Sukanya Verma of Rediff.com felt the film was charming for its "striking believability and everyday simplicity." However, she noted that it "felt longer than it was." Namrata Joshi described the film as "utterly discreet and unassuming", one that "tries to bring back the clean and simple story-telling of Sai Paranjpye and Hrishikesh Mukherjee." Taran Adarsh noted that the film "loses sparkle in the second hour". He also concluded that on the whole "Khosla Ka Ghosla is a well scripted and executed film that is sure to stand out in the crowd."

Sudhish Kamath of The Hindu included the film on his list of top 10 movies of the decade 2000–2009 saying: "Dibakar Banerjee and Sahni on a shoestring budget chose to bat for the common man's struggle against the powerful and reunited the individual self back with the family." David Parkinson of Radio Times wrote: "Switching between bright comedy and social drama, this is Bollywood entertainment with a conscience." In September 2018, Bhaskar Chawla of Arre noted that the film had "set the template for what was to become a new direction in Hindi cinema" that went "beyond the conventional formula of Bollywood."

=== Box office ===
Khosla Ka Ghosla was made on a production budget of approximately ₹3.75 crore.
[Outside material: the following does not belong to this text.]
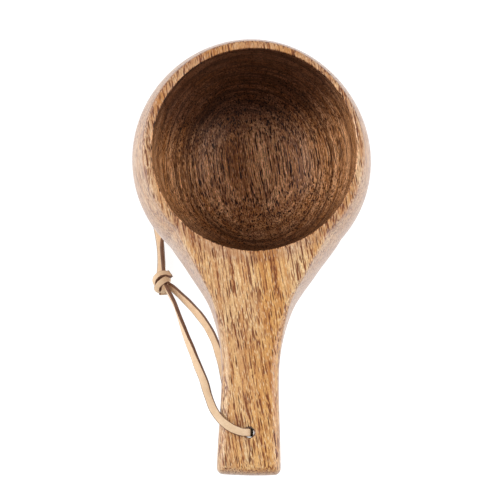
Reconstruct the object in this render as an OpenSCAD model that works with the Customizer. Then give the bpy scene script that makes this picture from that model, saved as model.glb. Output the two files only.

It earned ₹26 lakh on its opening day and a total of ₹1.01 crore at the end of the opening weekend. At the end of its first week, the collection was ₹1.65 crore. The film earned a total of ₹6.67 crore India Net at the box office after the end of its theatrical run. The gross figure is ₹9.1 crore including worldwide collection of ₹0.32 crore.

=== Awards ===
Khosla Ka Ghosla won the National Film Award for Best Feature Film in Hindi at the 54th National Film Awards. In October 2015, Banerjee decided to return the award to the government along with 12 other filmmakers, to protest the Ministry of Information and Broadcasting's refusal to roll back Film and Television Institute of India's appointment of Gajendra Chauhan as its chairman. The film's producer, Savita Raj Hiremath, claimed that Banerjee had no right to return the award since it was given to the film and not him.

== Post-release ==
Khosla Ka Ghosla is considered by many critics as one of the best films by Banerjee. It was included in Filmfares 100 Days series—"With no big stars, relatively unheard of a director and a subject that you wouldn't rate on paper as the most exciting, Khosla Ka Ghosla manages to impress one and all." It was also mentioned in critic and author Shubhra Gupta's book, 50 Films That Changed Bollywood, 1995–2015.

In 2013, The Delhi Police Crime Branch caught a gang of cheats who duped several people by selling them plots belonging to the Delhi Development Authority by using forged documents. The officials said that the method adopted by the gang appeared to have been inspired by the film. The film was remade in Tamil as Poi Solla Porom. Directed by A. L. Vijay, the film starred Karthik Kumar, Piaa Bajpai, and Nedumudi Venu in the lead roles. It was released on 12 September 2008. It was unofficially remade in Kannada by T. N. Nagesh as Rame Gowda Vs. Krishna Reddy in 2010.

== 2024 re-release ==
Khosla Ka Ghosla now considered a cult classic film is set to re-release in theatres after 18 years on 18 October 2024. The producer Savita Raj Hiremath said the main reason the film is being re-released is because, earlier it was difficult to release the film with no distributor wanting to distribute the film. But strong content and word of mouth publicity made the film a superhit. Its dialogues are considered to have an endearing effect becoming part of daily conversations. The demand for the film in today's generation has increased, and so to cater to them the film is being re-released in India across multiplex and single screen theatres.

==Sequel==

Producer Savita Raj Hiremath said on the sidelines of the re-release of the original movie after 18 years that a sequel film with the original star cast is in the works. Shooting for the sequel started in January 2026. Ravi Kishan and Divya Khosla Kumar joins the original star cast. Principal Photography began in Delhi and Faridabad.